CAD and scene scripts
■ ■ ■ ■

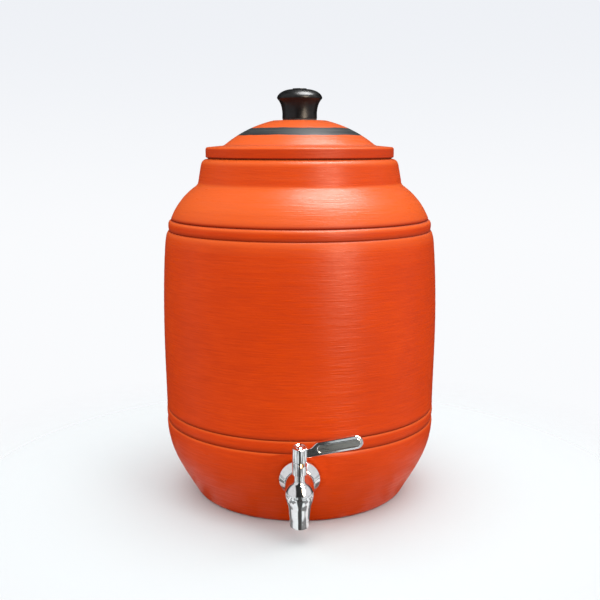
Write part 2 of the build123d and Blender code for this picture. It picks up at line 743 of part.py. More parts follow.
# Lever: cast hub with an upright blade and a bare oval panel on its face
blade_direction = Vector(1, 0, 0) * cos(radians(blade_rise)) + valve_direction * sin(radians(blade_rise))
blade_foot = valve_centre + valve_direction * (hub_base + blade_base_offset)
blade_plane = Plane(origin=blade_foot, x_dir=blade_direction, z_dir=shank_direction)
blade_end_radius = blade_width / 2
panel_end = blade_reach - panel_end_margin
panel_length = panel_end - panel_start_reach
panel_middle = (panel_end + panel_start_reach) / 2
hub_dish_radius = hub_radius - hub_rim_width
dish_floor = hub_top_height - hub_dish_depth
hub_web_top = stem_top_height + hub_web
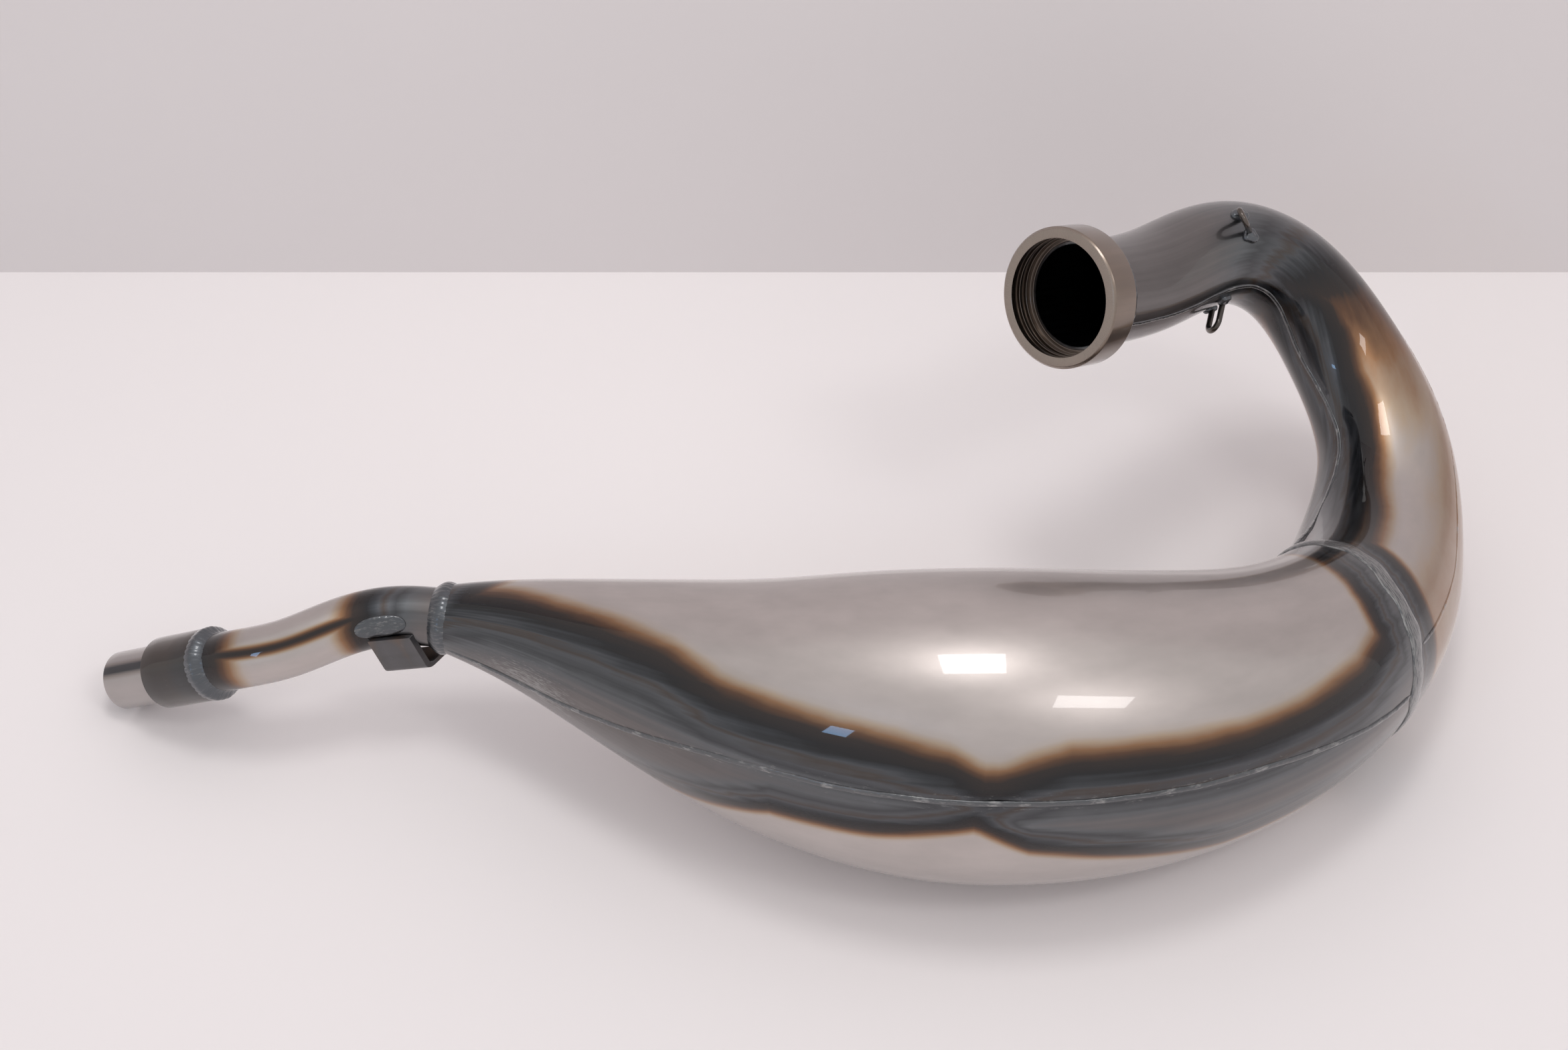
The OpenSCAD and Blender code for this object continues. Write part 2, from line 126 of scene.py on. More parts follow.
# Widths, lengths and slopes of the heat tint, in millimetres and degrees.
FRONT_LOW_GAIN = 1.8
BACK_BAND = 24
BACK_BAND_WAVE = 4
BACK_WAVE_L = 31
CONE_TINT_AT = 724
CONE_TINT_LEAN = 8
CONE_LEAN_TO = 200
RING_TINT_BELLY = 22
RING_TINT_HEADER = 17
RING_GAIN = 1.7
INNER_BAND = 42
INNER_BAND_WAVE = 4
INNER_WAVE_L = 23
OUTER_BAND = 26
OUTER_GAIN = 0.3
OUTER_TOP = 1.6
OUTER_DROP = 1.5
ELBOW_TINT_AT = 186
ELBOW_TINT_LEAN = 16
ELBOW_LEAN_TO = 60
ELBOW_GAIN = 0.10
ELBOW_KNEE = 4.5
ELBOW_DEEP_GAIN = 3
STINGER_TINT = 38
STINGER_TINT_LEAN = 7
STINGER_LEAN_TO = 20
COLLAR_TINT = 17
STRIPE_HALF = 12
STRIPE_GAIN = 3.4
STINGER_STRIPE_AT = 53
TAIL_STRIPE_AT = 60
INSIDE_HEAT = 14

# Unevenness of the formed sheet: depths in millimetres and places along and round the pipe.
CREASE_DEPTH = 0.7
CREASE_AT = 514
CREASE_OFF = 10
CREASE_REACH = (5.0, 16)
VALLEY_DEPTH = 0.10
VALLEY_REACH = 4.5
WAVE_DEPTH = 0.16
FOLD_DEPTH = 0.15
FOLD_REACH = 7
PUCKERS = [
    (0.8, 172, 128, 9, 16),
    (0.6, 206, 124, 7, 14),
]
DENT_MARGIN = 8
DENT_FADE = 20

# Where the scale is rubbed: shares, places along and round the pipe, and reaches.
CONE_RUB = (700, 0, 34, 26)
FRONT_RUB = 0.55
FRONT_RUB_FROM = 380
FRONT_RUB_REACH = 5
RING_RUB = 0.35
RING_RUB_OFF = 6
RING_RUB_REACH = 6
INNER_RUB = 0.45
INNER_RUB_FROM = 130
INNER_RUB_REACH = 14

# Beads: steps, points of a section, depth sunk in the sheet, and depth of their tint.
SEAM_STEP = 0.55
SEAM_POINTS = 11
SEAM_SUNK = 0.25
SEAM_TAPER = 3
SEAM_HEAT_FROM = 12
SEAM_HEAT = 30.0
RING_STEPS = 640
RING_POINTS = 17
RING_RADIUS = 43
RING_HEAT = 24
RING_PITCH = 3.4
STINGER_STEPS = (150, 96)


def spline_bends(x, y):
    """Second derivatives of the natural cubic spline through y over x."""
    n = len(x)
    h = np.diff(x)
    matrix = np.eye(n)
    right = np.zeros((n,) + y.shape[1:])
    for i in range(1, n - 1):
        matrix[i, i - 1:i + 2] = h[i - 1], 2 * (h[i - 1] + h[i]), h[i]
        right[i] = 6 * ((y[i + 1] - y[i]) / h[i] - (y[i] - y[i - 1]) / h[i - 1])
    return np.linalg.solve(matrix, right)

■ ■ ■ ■

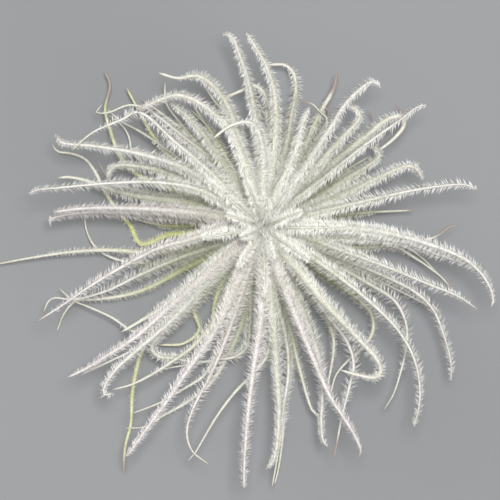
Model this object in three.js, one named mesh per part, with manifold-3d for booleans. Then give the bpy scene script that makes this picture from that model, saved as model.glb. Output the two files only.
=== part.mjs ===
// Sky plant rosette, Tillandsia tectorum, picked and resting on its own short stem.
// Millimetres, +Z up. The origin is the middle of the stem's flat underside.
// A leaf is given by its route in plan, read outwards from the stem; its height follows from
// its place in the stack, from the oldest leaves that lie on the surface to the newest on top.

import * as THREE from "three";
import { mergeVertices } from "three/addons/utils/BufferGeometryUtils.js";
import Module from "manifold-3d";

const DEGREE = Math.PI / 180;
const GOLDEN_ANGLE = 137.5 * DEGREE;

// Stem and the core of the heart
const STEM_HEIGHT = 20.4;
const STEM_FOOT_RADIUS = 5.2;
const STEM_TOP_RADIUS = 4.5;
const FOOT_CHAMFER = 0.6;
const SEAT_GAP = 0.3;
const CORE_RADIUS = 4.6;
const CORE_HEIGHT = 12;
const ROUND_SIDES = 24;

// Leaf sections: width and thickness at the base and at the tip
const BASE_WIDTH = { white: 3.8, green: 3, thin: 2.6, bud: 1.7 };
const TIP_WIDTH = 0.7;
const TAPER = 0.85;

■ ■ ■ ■

## Task to carry out:
Exactly the lines from the line containing "Write part 2 of" to the line containing "hub_web_top = stem_top_height + hub_web", both included, are to be set down; no other line belongs in the answer.

## Correct output:
Write part 2 of the build123d and Blender code for this picture. It picks up at line 743 of part.py. More parts follow.
# Lever: cast hub with an upright blade and a bare oval panel on its face
blade_direction = Vector(1, 0, 0) * cos(radians(blade_rise)) + valve_direction * sin(radians(blade_rise))
blade_foot = valve_centre + valve_direction * (hub_base + blade_base_offset)
blade_plane = Plane(origin=blade_foot, x_dir=blade_direction, z_dir=shank_direction)
blade_end_radius = blade_width / 2
panel_end = blade_reach - panel_end_margin
panel_length = panel_end - panel_start_reach
panel_middle = (panel_end + panel_start_reach) / 2
hub_dish_radius = hub_radius - hub_rim_width
dish_floor = hub_top_height - hub_dish_depth
hub_web_top = stem_top_height + hub_web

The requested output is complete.